Eso nos lleva a la pregunta: ¿qué hemos logrado? Opino que no hay mucho qué conmemorar. Lo que sucedió hace 195 fue que el país dejó de ser una colonia periférica bajo el imperio español, y se convirtió en un país periférico del mundo occidental en el siglo XIX, con el mismo modelo de producción y casi el mismo sistema de castas. La secesión aquí, a diferencia de otros países, fue una ficción conveniente de la casta criolla como mecanismo para ascender a ser clase dominante, desplazando a los peninsulares.
No se pensó en construir un país que incluyera a los pueblos indígenas –pues estos no eran siquiera considerados humanos. Tampoco se pensó en crear un Estado fuerte que pudiese proveer por su propia defensa o siquiera aspirar a ser un poder regional entre los estados centroamericanos, siendo los intentos de mantener la unión patéticos en escala y desprovistos de planificación profesional, liderados por el ego de los distintos mandamases. No, Guatemala no se independizó para ganar: se independizó para quedarse en el pasado.
Paradójicamente, el ideario que forzó la revolución liberal influyó significativamente a los líderes revolucionarios de mediados de siglo pasado. Quienes reivindicaron estos símbolos patrios un 20 de octubre de 1944, y gestaron el primer intento de sacar al país del atraso y de construir un Estado moderno que fuese el orgullo de todos. Pero claro, todo progresista y simpatizante de izquierda local sabe dolorosamente cómo ello concluyó.
Fue hasta que el poder militar cedió al poder civil que se pudo pensar en retomar un proyecto de país con miras a un futuro distinto y con inclusión social. 31 años después de la Constitución del 85 y a 20 de la firma de la Paz, el Estado continuó su degradación hasta existir únicamente como mecanismo de ascenso de élites emergentes o del mantenimiento de privilegios de la élite tradicional. Seguimos sin tener país que celebrar.

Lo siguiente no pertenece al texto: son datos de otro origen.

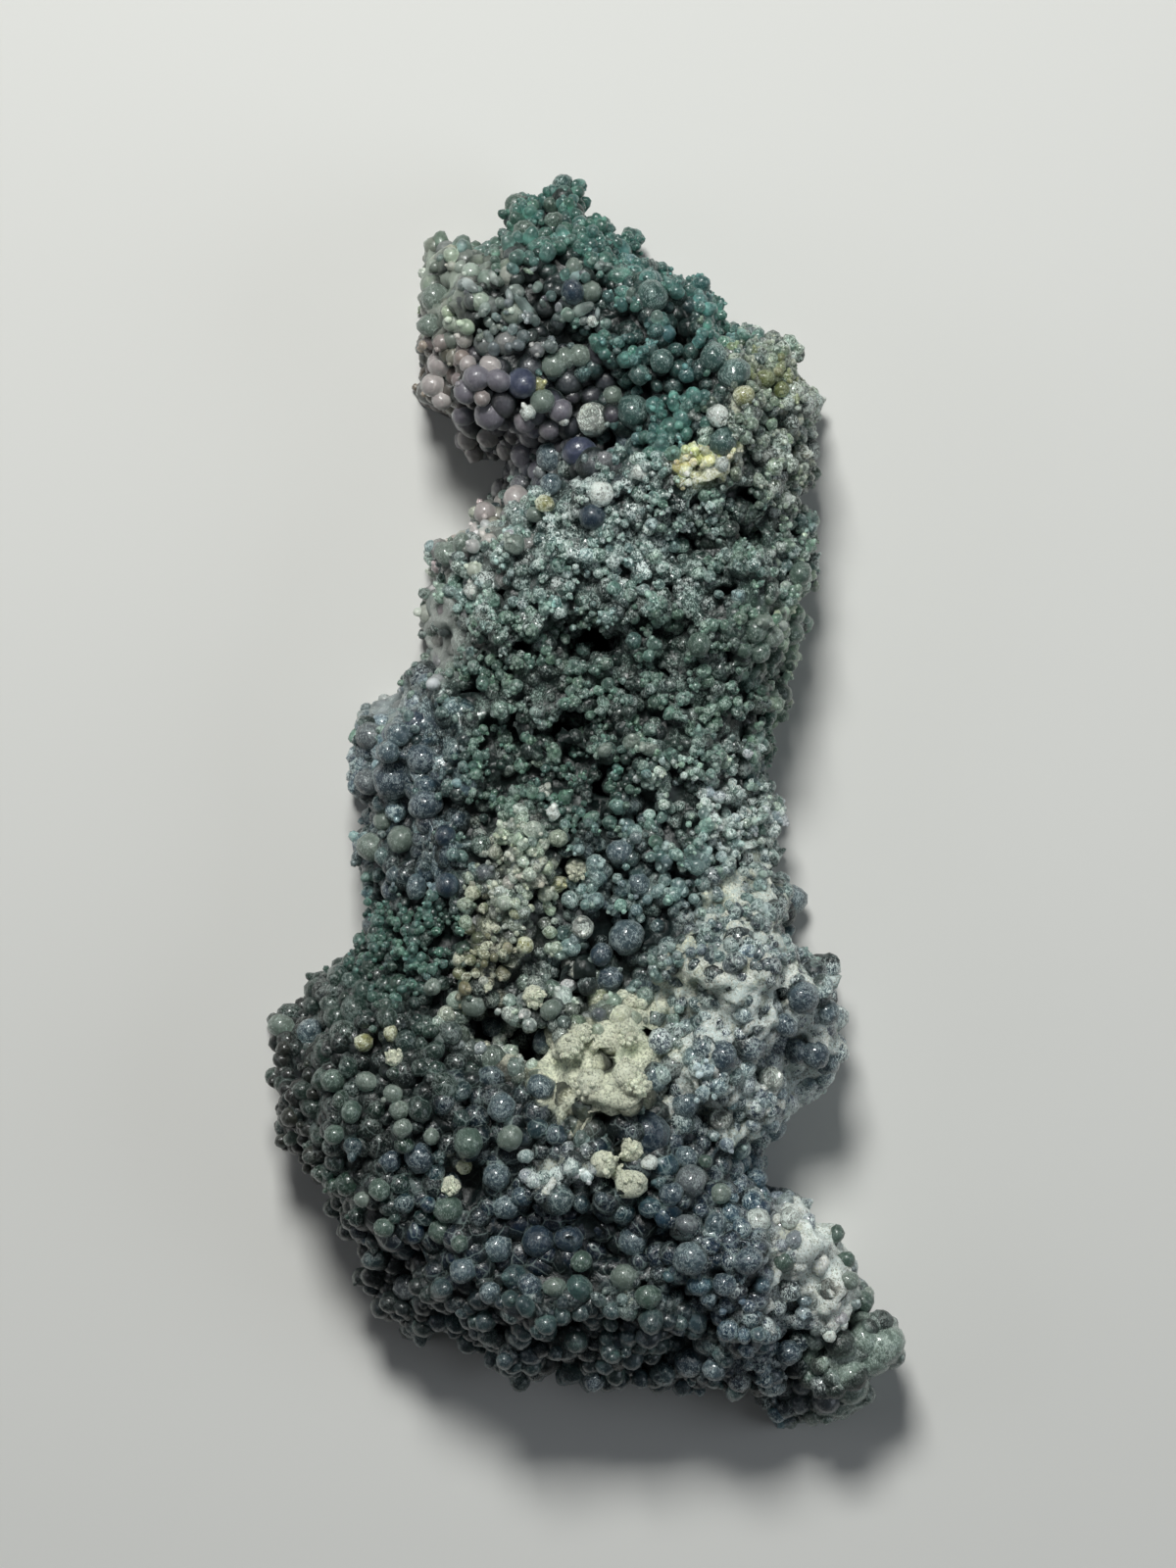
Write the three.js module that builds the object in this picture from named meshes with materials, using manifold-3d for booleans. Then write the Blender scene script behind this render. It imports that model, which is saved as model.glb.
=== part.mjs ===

Pero esta reseña histórica omite los relatos y las vidas de aquellos que sí cumplieron con el país. En cada generación que ha vivido y muerto en este terruño hubo siempre un puñado, una minoría silenciosa que ha trabajado por que el país no sea más miserable. Pienso en servidores públicos, en la generación de administradores públicos eficientes que existió a mediados de siglo. Pienso en la academia, y en la comunidad científica nacional, pequeña pero existente, que mantiene la llama de la conocimiento. Pienso también en los atletas que han representado a un país, sin tener obligación de hacerlo, y ha competido sin poder esperar el agradecimiento de la sociedad. Y, especialmente, quienes han vivido y viven en la resistencia por la vida y el territorio. ¿Pueden ver una sociedad agradecida por aquellos que trabajan por mejorarla, pese al afán de sistemáticamente ignoralos, ningunearlos, sin invertir en su potencial?
No digo que la sociedad esté perdida. En estas personas reside la esperanza del país. En sus jóvenes, en quienes luchan por la inclusión, en quienes protegen la naturaleza para prevenir su degradación, en quienes creen en que la justicia y la equidad son deberes posibles. Pese a mi actitud generalmente pesimista, no dejo de pensar que el país tiene el capital humano necesario para comenzar a generar el ímpetu de una ola de cambio…
Querer al país implica servir al país: dejar un legado, por mínimo que sea, para el beneficio de todos.
Jose Byron Gonzalez /
Estamos igual. Contra casi toda la evidencia, me queda un halito de esperanza que poco a poco, esas minorias ninguneadas tienen la clave del progreso verdadero. SIn embargo, al paso que va el pais y el mundo, a veces temo que tiempo es un lujo que no tenemos.
Javier Mojica /
Excelente articulo q por igual en su escencia tiene validez a muchos otros paises de America Latina.